DIRECTIONS - What lines of the data hold the string "rigid"? Pull each one out.

RECORDS SUPPLIED -
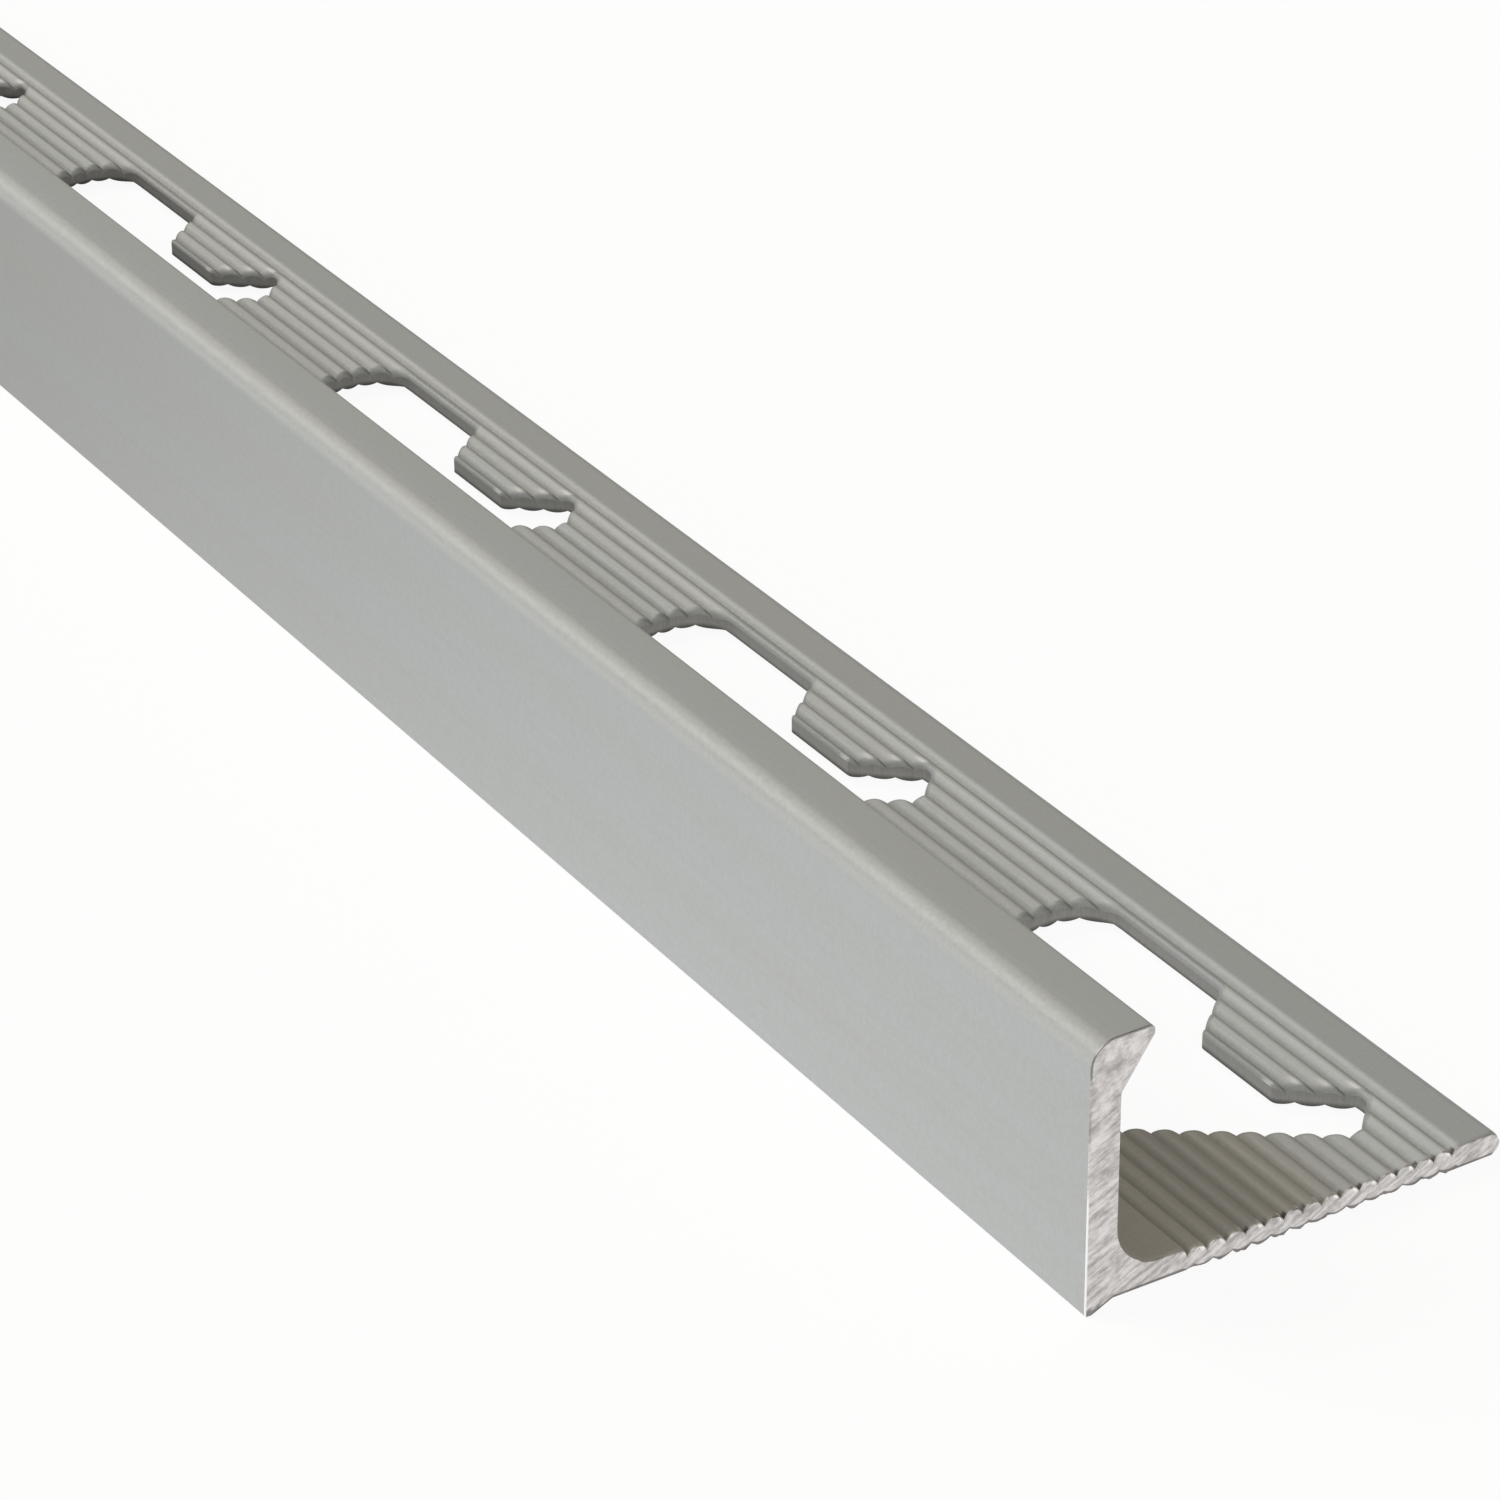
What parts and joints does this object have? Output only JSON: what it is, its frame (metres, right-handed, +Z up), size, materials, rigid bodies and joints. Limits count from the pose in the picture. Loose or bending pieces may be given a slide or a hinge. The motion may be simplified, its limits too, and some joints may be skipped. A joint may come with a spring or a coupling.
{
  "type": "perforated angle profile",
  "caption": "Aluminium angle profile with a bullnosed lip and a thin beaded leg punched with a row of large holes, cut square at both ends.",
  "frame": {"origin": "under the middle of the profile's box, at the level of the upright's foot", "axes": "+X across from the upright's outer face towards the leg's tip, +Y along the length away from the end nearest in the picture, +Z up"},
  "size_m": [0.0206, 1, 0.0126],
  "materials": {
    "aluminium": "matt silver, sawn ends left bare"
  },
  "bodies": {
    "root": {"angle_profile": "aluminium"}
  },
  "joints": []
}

...

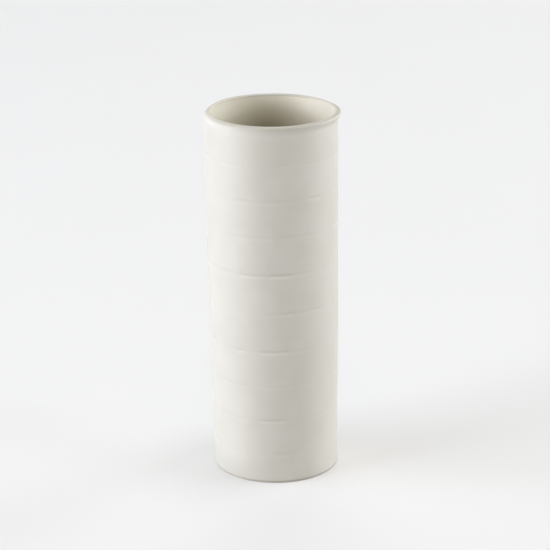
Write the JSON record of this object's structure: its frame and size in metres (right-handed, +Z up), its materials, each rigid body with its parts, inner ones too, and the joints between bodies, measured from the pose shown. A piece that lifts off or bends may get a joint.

--

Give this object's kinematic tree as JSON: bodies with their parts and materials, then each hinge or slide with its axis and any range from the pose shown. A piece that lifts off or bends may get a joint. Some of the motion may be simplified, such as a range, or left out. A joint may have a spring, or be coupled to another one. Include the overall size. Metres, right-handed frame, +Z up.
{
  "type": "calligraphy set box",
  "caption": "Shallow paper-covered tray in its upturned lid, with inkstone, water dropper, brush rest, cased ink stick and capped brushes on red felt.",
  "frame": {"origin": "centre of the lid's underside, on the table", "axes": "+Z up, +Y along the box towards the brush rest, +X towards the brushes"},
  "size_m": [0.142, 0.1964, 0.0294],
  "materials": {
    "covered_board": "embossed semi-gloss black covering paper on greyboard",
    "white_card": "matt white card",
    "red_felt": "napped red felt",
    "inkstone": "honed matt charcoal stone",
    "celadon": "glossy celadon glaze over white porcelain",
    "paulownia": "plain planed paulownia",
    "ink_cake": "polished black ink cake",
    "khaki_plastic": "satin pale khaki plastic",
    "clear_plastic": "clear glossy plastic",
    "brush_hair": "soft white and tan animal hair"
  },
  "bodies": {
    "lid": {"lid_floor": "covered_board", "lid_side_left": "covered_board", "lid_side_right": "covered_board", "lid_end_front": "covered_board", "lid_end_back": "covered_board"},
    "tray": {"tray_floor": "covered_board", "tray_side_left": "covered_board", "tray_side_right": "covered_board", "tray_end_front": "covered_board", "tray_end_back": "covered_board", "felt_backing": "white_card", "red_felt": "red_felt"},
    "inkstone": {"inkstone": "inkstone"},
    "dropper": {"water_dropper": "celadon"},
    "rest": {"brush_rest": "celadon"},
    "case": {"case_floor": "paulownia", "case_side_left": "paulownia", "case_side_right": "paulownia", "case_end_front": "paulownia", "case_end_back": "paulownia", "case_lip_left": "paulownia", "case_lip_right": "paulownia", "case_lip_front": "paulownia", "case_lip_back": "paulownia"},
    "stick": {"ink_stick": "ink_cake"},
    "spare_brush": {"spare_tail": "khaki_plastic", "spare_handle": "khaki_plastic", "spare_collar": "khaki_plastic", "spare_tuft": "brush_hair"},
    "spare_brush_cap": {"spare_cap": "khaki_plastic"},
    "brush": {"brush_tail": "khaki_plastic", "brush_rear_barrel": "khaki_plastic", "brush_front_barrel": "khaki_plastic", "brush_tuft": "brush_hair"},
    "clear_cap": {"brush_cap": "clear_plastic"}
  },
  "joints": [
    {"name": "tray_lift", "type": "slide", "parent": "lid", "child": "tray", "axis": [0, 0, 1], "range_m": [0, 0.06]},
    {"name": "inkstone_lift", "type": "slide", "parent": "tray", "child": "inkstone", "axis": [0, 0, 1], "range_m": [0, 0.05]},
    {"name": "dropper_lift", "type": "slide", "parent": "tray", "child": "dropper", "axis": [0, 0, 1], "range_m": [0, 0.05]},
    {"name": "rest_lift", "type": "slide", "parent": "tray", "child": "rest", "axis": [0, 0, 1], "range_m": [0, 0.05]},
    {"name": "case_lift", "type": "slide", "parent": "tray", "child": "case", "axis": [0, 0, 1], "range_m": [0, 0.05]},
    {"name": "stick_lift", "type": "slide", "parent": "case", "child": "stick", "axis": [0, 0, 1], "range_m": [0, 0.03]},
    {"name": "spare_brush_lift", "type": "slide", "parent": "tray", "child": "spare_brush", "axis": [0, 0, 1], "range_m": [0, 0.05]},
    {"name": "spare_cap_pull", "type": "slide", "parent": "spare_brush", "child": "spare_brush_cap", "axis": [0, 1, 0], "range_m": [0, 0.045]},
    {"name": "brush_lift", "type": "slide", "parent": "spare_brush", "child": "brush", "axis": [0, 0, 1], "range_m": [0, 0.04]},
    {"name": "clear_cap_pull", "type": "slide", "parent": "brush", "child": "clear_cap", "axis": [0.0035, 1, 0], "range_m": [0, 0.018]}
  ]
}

FINAL ANSWER -
What parts and joints does this object have? Output only JSON: what it is, its frame (metres, right-handed, +Z up), size, materials, rigid bodies and joints. Limits count from the pose in the picture. Loose or bending pieces may be given a slide or a hinge. The motion may be simplified, its limits too, and some joints may be skipped. A joint may come with a spring or a coupling.
Write the JSON record of this object's structure: its frame and size in metres (right-handed, +Z up), its materials, each rigid body with its parts, inner ones too, and the joints between bodies, measured from the pose shown. A piece that lifts off or bends may get a joint.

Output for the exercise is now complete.